Simon Deng is a refugee from Sudan and a survivor of child slavery. A native of the Shiluk Kingdom in southern Sudan, Deng spent several years as a domestic slave in northern Sudan.
Frequent raids by the Sudanese army displaced Deng’s family and neighbors from their village, causing them to take refuge in the city of Malkal. There, a nine-year-old Deng was kidnapped and sold as a slave in the country’s north.
As an adult, Deng worked as a messenger in the Sudanese parliament and later became a national swimming champion. His work as an activist began when he started protesting the injustices perpetrated against Sudanese Africans in Khartoum.

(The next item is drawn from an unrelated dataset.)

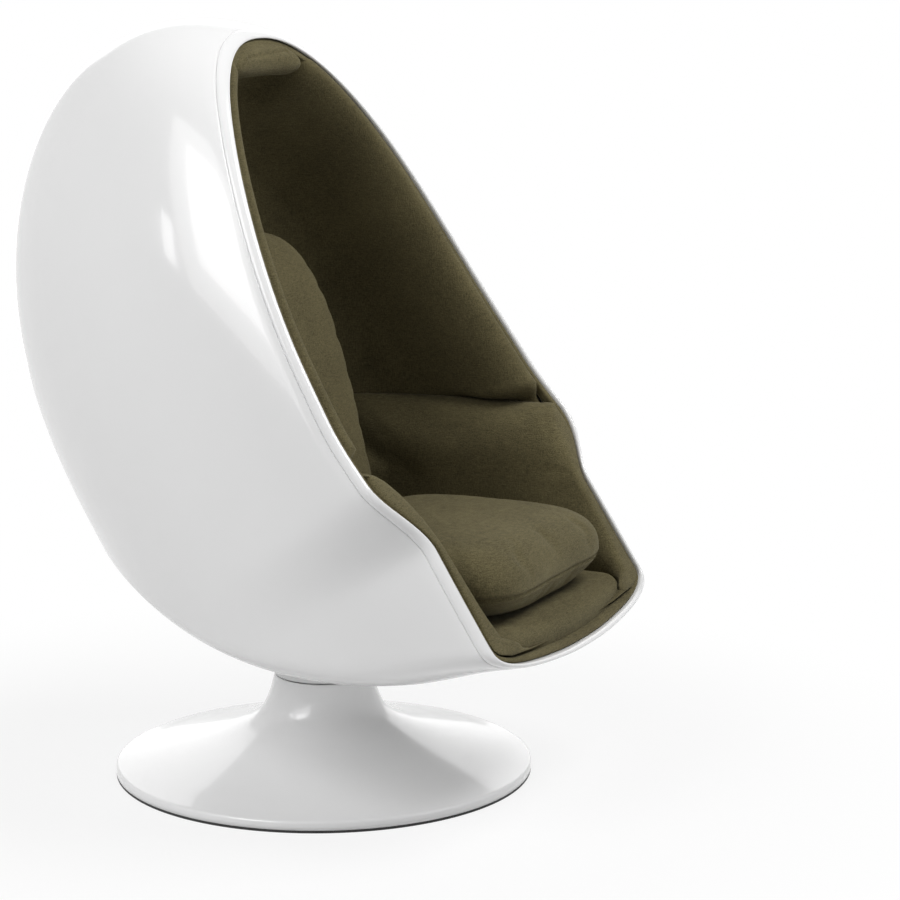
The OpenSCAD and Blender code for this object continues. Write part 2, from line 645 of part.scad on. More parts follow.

In March, 2006, Deng launched the Sudan Freedom Walk, trekking 300 miles from the United Nations headquarters in New York City to the Capitol in Washington, D.C., to call for an end to slavery and genocide in Sudan. Deng then embarked on a fact-finding and humanitarian aid mission in southern Sudan and Darfur, where he met with leading southern Sudanese officials, including President Salva Kiir. Deng created a European version of the Walk later that year and walked from Brussels to The Hague calling on the International Criminal Court to press charges against the president of Sudan, Omar al-Bashir, for war crimes. The Sudan Freedom Walk returned in the fall of 2010 with Deng advocating for a free and fair vote for southern Sudanese independence.
Deng is active in peace and reconciliation talks with the peoples of southern Sudan, which achieved independence from Sudan in 2011 and is now known as the Republic of South Sudan.